The bullying Jonathan endured is not unusual. It is the norm in Britain's schools. The word "gay" is an all-purpose insult, the worst thing you can be called. Earlier this year, the gay equality organisation Stonewall published a detailed study of more than 1,000 gay pupils, conducted by the Schools Health Education Unit. It discovered that a majority of Britain's gay kids feel so unsafe that they skive off school to avoid abuse.
Another three-year study found that more than half consider self-harm or suicide. I get emailed by a lot of distressed gay teenagers, and one intelligent, kind, 15-year-old girl recently wrote: "After it went round the school that I had told my mate I was gay, my locker was smashed up and a dead squirrel was put in it. In every corridor people just yelled at me I was a dyke and a rug-muncher, all that.
"When I went into my form room everyone got up and moved to the back, including my best friends. The teacher didn't do anything. I told [one of my teachers] and she said I shouldn't have told anyone. I should make it less obvious. They [other pupils] won't get changed [after PE] when I'm there." She used to love school. Now she says that "I can't stand to go in any more".
Homophobic abuse is often ignored by teachers - and sometimes even encouraged. I remember when I was at school a teacher called me "a poof" in front of a class and thought it was hilarious. Stonewall found that while 97 per cent of pupils have been told that racist bullying is wrong, only 23 per cent of pupils today have ever been told by teachers that homophobic bullying is unacceptable.
But there is good news in the study too: where there is a clear policy of punishing homophobia, it works. Those pupils in schools where action was taken were 60 per cent less likely to be bullied and 70 per cent more likely to feel safe.
Teenagers might be insecure group-formers, desperate to punish difference, but there is no reason they should fixate on homosexuality as the marker of difference. Homophobia is not inevitable among kids: they are simply picking up on a nervous ambiguity among teachers, who too often will not punish prejudice for fear of a backlash from bigoted parents.
There have been excellent pilot schemes proving that it doesn't have to be like this. George Green's school, near where I live in east London, has a tough anti-homophobia policy, in an area mostly populated by recent immigrants with uber-conservative views. Headteacher Kenny Frederick has faced down homophobic parents and insisted on equality for all her students. If she can do it, any headteacher can.
So how do we ensure that there are more schools like hers? The newly appointed Children's Minister, Kevin Brennan, is a decent person and says the right things. He recently told a gay equality conference: "Just as it took several years for racial equality laws to feed into real cultural change where racist language became unacceptable, we need to achieve the same with homophobic language."

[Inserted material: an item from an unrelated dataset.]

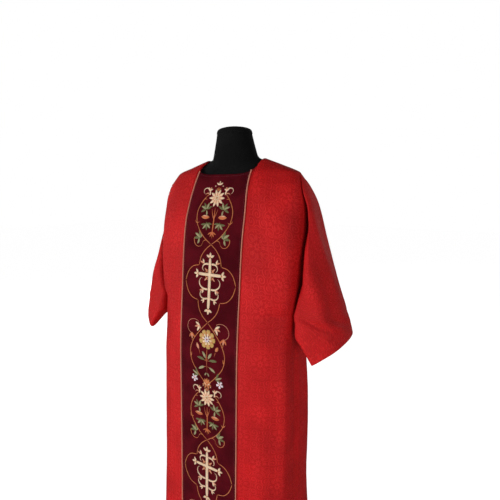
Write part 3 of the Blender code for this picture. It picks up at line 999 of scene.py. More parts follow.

But are the Government's actions backing this up? In one significant way, they are making it worse. There is one type of school where homophobic bullying is most severe: faith schools. Pupils there are more than 10 per cent more likely to be subject to anti-gay bullying, and 23 per cent less likely to feel they can tell anyone about their sexuality.
I was emailed by a 17-year old gay boy at a Muslim school last year who was told by one of his teachers in a lesson that "sodomites should be killed". In the Stonewall study, an 18-year old boy called Matthew said: "It's a Catholic school... and we are told 'gay people will go to hell because the Bible condemns it'... It's horrid, you just want to go and cry at some of the remarks made by the teachers."

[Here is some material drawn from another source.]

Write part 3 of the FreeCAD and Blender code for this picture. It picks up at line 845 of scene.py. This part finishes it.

The Government is embarked on an expansion of these schools. There is a danger that after abolishing Section 28 by the front door, the growth of faith schools unwittingly reintroduces it by the back door. So a Wolfenden report for the playgrounds would introduce a law, today, requiring all schools to have a tough anti-homophobia policy that can be monitored by Ofsted, the education watchdog. If they refuse on the grounds of "religion", shut them down.
The Littlejohnian right will howl about "political correctness", just as they howled at Wolfenden's report 50 years ago. Let them. We wouldn't tolerate a school that permits the persecution of black students; why aren't gay students accorded the same respect?
How many children like Jonathan Reynolds need to die texting "I am human" before we protect them?